En una semana, la Asamblea Legislativa, genuflexa ante la figura del presidente, decretó estado de excepción, modificó el Código Penal para quintuplicar la pena de cárcel por pertenecer a pandillas, reformó la Ley Penal Juvenil para que a los niños mayores de 12 años que sean considerados pandilleros se les juzgue como adultos. Y creó una Ley de Recompensas para premiar a aquellos que acusen a supuestos delincuentes.
Todo esto acompañado de una ola de detenciones sin precedentes. 5,000 personas más duermen hoy tras las rejas, en un país que ya tenía la segunda tasa más alta de presos per cápita del mundo, un sistema totalmente precario que subsiste al borde del colapso con un 350% de sobrepoblación penitenciaria. Cárceles que históricamente solo han servido para acumular personas, pero no para reinsertarlas en la sociedad y mucho menos para hacer justicia.
El mandatario ha dado vía libre a los policías y militares para asesinar a aquellos que consideren que son pandilleros, bajo la excusa de que “se resistieron al arresto”, y se jacta de esto replicando, cual si se tratará de una competencia sangrienta, cada foto de supuestos pandilleros asesinados o golpeados hasta el cansancio por sus fuerzas de seguridad. Sus seguidores, quienes dicen ser “buenos ciudadanos, honrados y correctos”, aplauden cada una de estas publicaciones. Él solo repite la fórmula que durante más de 25 años ha demostrado ser un fracaso: represión sin prevención.

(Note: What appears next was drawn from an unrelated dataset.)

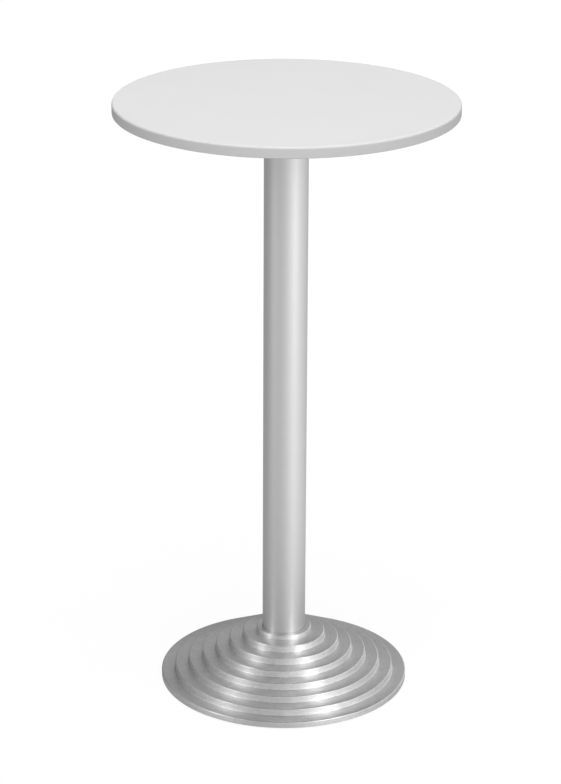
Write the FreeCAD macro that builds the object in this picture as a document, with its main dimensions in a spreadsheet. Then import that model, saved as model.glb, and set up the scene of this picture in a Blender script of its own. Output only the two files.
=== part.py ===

A quienes aprueban al presidente, parece no interesarles que él se negó a extraditar a Estados Unidos a dos de los cabecillas más peligrosos de la Mara Salvatrucha, las sendas denuncias de detenciones arbitrarias, la impunidad que caracteriza al sistema judicial salvadoreño, las investigaciones periodísticas que dan fe con pruebas irrefutables de que la actual administración pactó con las pandillas una disminución de homicidios, ni que una vez más las pandillas demuestren que pueden llenar las calles de cadáveres con una sola orden. No, la gente está contenta por que ve sangre, sangre de quienes consideran sus enemigos.
Cada vez más, el capital político de Bukele demuestra estar sostenido en algo que la sociedad salvadoreña nunca ha querido enfrentar: su descarada forma de privilegiar la violencia para solventar cualquier conflicto y su cultura que la legitima y justifica, su falta de salud mental y su reinante intolerancia; las pandillas solo son una consecuencia de todo esto. El Salvador es un país que siempre ha creído que sembrando muertos podrá cosechar la paz.
*Luisa Moncada es una periodista de origen nicaragüense radicada en Toronto, con especialización en periodismo televisivo y con una fuerte pasión por la defensa de la libertad de expresión en el continente.